This is my first blog post in quite some time. Since losing my little boy, Ned, last year, I have blogged about my journey through grief. These blog entries have shown how my grief has affected my mental health, and I have spoken openly and honestly about this.
I have recently contributed to a book in the Welsh language about grief. There were 14 contributors to the book, each with their own story, each with their own unique experience of dealing with grief. The book has become a huge success and has started several discussions about the need to be open about grief; about the need to talk honestly about it.
By also writing openly on my blog, I hope to reach out to someone. I hope that someone can read an entry and identify with it and thus feel less alone. I also hope it helps those who know me personally to understand a little better what life is like for me.
Due to having pre-existing mental illness which has escalated dramatically since losing Ned, the support I have needed has been complex.
Grief is not an illness. There are no tablets that can help make it better. It will never go away. One can only hope that somehow, they learn to live with the pain. I have weekly bereavement counselling, specifically for my grief.
I am on strong mental health medication specifically for my depression and anxiety.
I therefore have two paths – my grief and my mental illness. These paths have now become intertwined. They can’t be separated. So where do I start? How do I begin to deal with such a complex and frightening concoction? I struggle to get out of bed in the mornings. I struggle to remember which day it is. This is why I have to rely on professional support.
I see my wonderful GP fortnightly. We re-assess my medication, my mood and my actions. We talk. We both agreed that I still needed more. I’m not moving on. The hole I’m in is still as dark as it was on March the 25th, 2016.
This has lead to my decision to have psychology. I have reached a point where my coping strategies have become dangerous.
I began having psychology a month ago. My psychologist told me that the therapy she would be using is called EMDR therapy (Eye Movement Desensitisation Reprocessing), which has been successfully used to treat PTSD.
I came home and Googled the therapy and to be honest, it all sounded a bit strange. I couldn’t really grasp what I was reading. This is one of the reasons that I have decided to blog about my experience of having EMDR therapy. What I understand so far is that my brain has been unable to process what happened last year. Ned’s sudden death was so traumatic, my brain just hasn’t been able to cope. This has lead to me having PTSD (I have previously written a post about living with PTSD). The aim of EMDR therapy is to reprocess this trauma so that my brain can store the information in a much let intrusive way. It will never take away the pain I feel at losing my little boy, but it will hopefully make my grieving journey safer to manage.
I have only had one session so far, so I’m starting at the very beginning …
My psychologist asked me to visualise a safe place. Somewhere real or imaginary where I can go when my feelings begin to overwhelm and suffocate me. No one else can be with me in my safe place.
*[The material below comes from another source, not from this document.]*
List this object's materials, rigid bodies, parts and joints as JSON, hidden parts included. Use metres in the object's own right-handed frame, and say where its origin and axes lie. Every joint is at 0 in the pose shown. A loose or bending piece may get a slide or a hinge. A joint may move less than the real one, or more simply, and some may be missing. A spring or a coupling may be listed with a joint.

It took a little bit of time, but I did find my safe place. It’s a small cottage which opens up onto a secluded beach. I’m alone in my cottage therefore I don’t have to pretend. I can grieve openly for the loss of Ned and my dad. I can cry without trying to hide my tears. I can scream at the waves crashing onto the shoreline. I can curl up on a chair wrapped in a blanket, close my eyes and lose myself in my memories. There is no one worrying about me. There’s no one waiting for me. There’s no one wanting me for anything. I’m alone and I can simply be me – the broken me that I have become.
Once we had established my ‘safe place’, my psychologist began with the eye movements. I visualised myself in my cottage then followed her fingers from right to left for about 25 seconds. This was repeated several times and at the end of each set, I was asked how I was feeling. I honestly couldn’t believe that I was experiencing physical changes in my body. The weight in my stomach felt lighter, my limbs felt lighter, my tears dried and the most important one of all for me, something that I haven’t been able to feel since the day my little boy died, I felt like it was ok. It was ok for me to be alone. It was ok for me to think only of me. It was ok to be broken. I didn’t need to hide.
At the end of the session, my psychologist explained that we would continue with this until I’m able to access my safe place without her help. I need to be able to do this before we start reliving the trauma.
As yet, I have been unable to access my safe place when I’ve been in a heightened state of crisis over the past week. My psychologist has said that this will take a long time. She has encouraged me to try to return there when I’m feeling calm and quiet. The more times I can reach my safe place, the easier it’s going to get.
I am full of positivity about this therapy. I will never ‘get over’ losing my little boy. I will never stop hurting. I wouldn’t want to. He’s my son. The little baby that grew inside me. The little boy who was always at my side, beaming at me with his beautiful dimpled smile.
I have two other beautiful sons too that need their Mam now more than ever. My hope is that with EMDR therapy my coping strategies will become safe ones; that I will no longer turn to the ‘risky behaviours’ that I have used to cope over the past year.
I hope that slowly, step by small step, I can move forward in my life, with Ned safely tucked up in my heart.